Difendo la “mia” regina innocente
Ho scelto di chiamarmi Maria Antonietta perché a me è sempre stata tremendamente simpatica la regina che nell’immaginario di tutti, rivolgendosi a chi le ricorda che il popolo non ha il pane, risponde “che mangino brioches”. Anche perché quella frase non l’ha mai detta: è un falso storico.
Maria Antonietta non era una santa, ma neanche un mostro di avidità e irresponsabilità. Provateci voi, a lasciare la famiglia e la patria, a 14 anni, per un matrimonio combinato, che non riuscite nemmeno a consumare per i primi 7 anni (nel frattempo vostra madre dall’Austria vi scrive lettere di insulti, accusandovi di essere un fallimento come donna). Immaginatevi di essere in una corte ostile, mummificata dall’etichetta, in cui siete soggetto di pamphlet pornografici e in cui vi apostrofano per disprezzo “l’Austriaca”, insomma la straniera, ma non solo. L’autrichienne veniva pronunciato infatti con una certa enfasi su quel chienne finale, che, letteralmente, è la femmina del cane. Di certo avreste anche voi cercato qualche distrazione, il modo di annegare la solitudine e la tristezza; e comunque non più di tutta la restante aristocrazia europea. Ma da qui ad essere colpevoli di tutto, dal tracollo economico della nazione, all’ingiustizia sociale, passando persino per l’incesto, ce ne passa.
Eppure Maria Antonietta ha catalizzato l’odio e la rabbia di secoli di soprusi e prevaricazioni, perché la storia procede per semplificazioni, appiattendo le persone sui personaggi: ci servono. Ci servono soprattutto quelli detestabili, gli antipatici senza appello, quelli a cui accollare tutta la responsabilità.
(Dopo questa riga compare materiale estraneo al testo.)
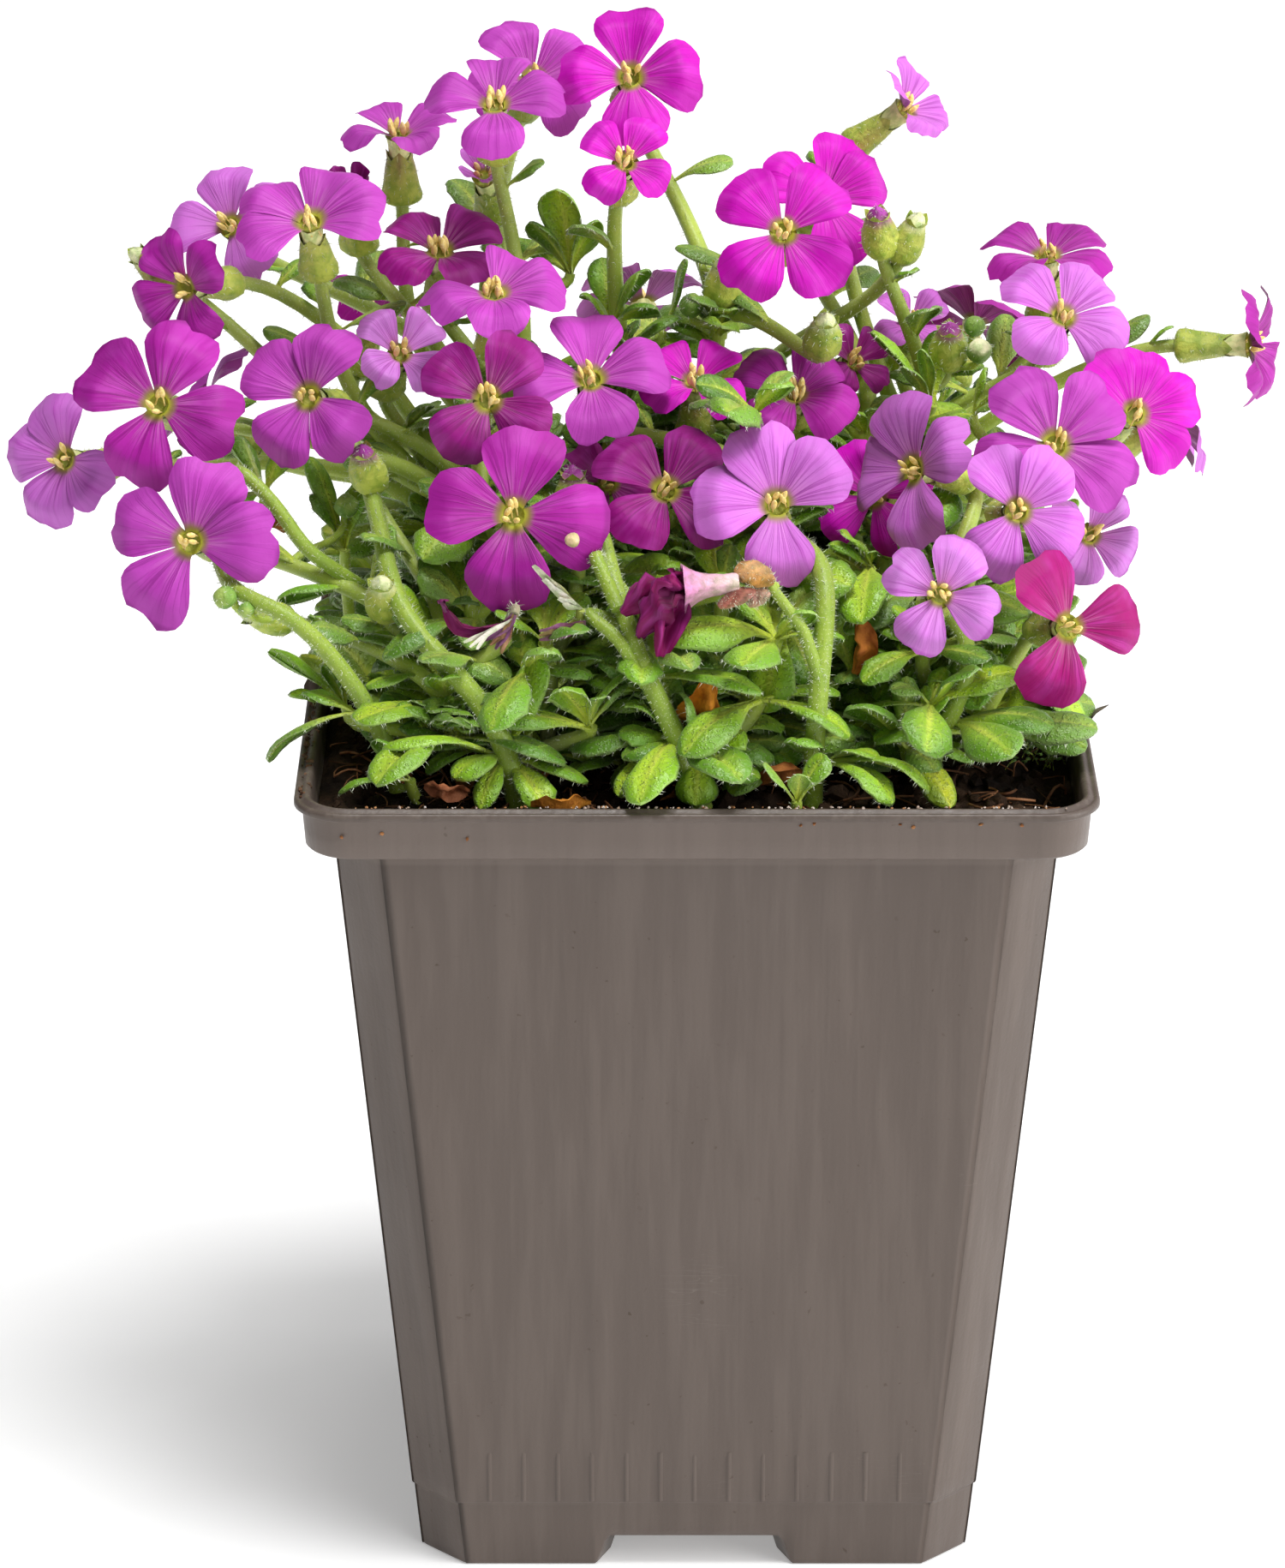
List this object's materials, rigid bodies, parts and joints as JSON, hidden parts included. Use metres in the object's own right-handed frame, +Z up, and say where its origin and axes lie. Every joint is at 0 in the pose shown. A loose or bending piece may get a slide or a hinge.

Ma se guardassimo la realtà da un angolo diverso, vedremmo sicuramente anche la regina bambina disperata dei primi anni a Versailles, la giovane donna che rifiuta di salvarsi pur di restare accanto alla famiglia, quella che con la testa sul ceppo della ghigliottina, urtando il boia, dice: “Pardon, monsieur, non l’ho fatto apposta!”